Und da habe ich meine gewissen Zweifel ob da I-bäh bei der momentan zur Schau getragenen Arroganz dazu in der Lage ist.


----------



## Reducal (3 Mai 2012)

...ich vermute mal, eBay wird es (so wie wir es heute kennen) bald nicht mehr geben. Dazu kommt, dass z. B. Amazon eine eigene Warenvorhaltung an verschiedenen Standorten in D hat. EBay wickelt während dessen nur als Vermittler ab und das auch noch "offiziell" aus dem Ausland.
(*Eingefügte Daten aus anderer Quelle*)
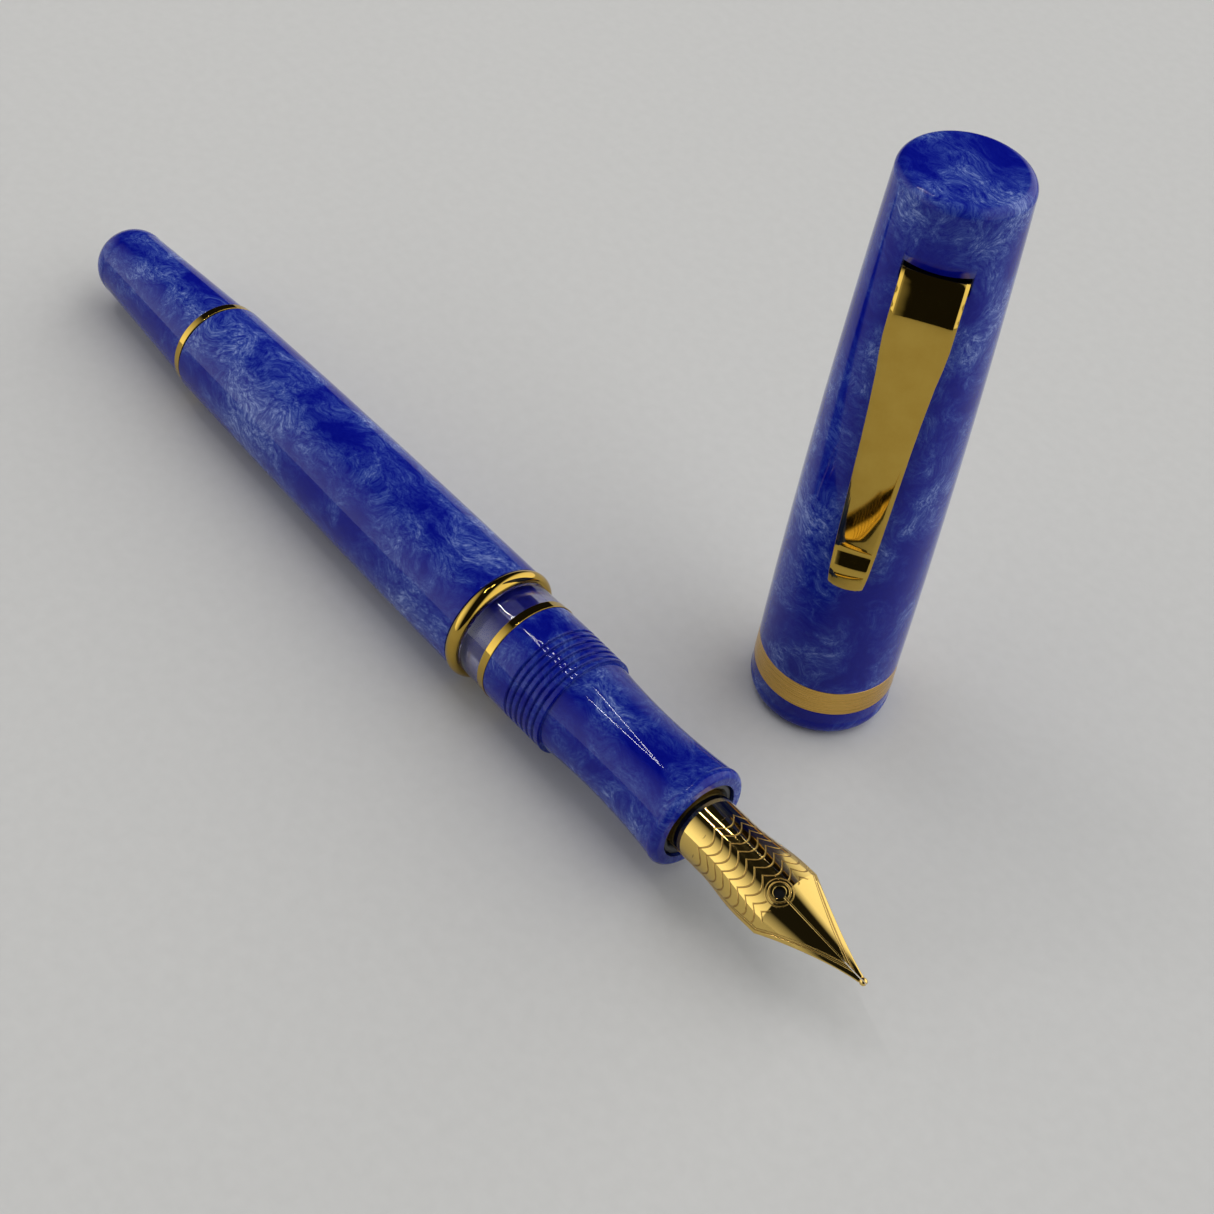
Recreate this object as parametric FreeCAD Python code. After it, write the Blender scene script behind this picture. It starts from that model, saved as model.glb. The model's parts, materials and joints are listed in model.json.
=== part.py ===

Die deutsche Zentrale in Dreilinden bei Potsdam hat da meiner Meinung nach nur wenig mit dem Alltagsgeschäft zu tun, die beschäftigen sich dort wahrscheinlich nur mit sich selbst.


----------



## Eniac (3 Mai 2012)

Reducal schrieb:


> Hat man das hier schon gewusst?


 
Ist doch schon seit Monaten bekannt und die Mitglieder laufen Sturm dagegen, längere unzensierte Diskussion zum Thema hier: http://www.auktionshilfe.info/thread_7166p1

Ich werde da weder als Käufer und schon gar nicht als Verkäufer mitmachen.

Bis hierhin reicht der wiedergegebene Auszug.